The star exhibit has to be the Famous Women Dinner Service (1932-34), 50 Wedgewood ceramic plates hand-painted by Vanessa Bell and Duncan Grant, exhibited for the first time in a gallery. I have only previously seen photographs of it and it was joyful admiring the real thing in front of me. Again it’s the playfulness of these plates that wins the observer’s affection. Bell and Grant include themselves in the set, humorously making Grant the only man included. We don’t know who painted which plate or how the arrangement of the plates was decided on. Bell’s representation of herself is typically humble and low-key (or is it Grant’s representation of Bell?).

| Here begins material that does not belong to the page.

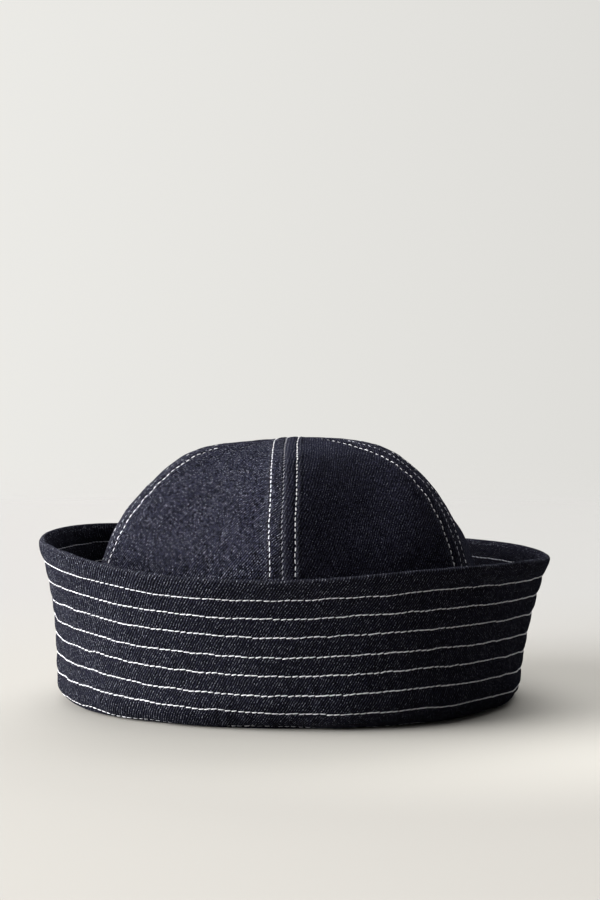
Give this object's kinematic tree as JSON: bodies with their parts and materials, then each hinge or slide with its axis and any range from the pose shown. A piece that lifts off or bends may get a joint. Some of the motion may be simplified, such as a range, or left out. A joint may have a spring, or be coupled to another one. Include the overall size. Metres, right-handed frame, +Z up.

The personalities include queens, writers, artists, actresses and beauties. Virginia Woolf is included of course in a flattering if bland youthful portrait. Every plate is different and unique, down to the decoration of the rim. Blues and browns dominate with occasional golden or russet accents. From Lady Murasaki who penned The Tale of the Genji, to Miss 1933, each woman has an equal place in the set and can also stand as a work of art on her own. Bell played down the feminist implications of this work, but certainly enjoyed visualising these women and representing their various expressions of strength.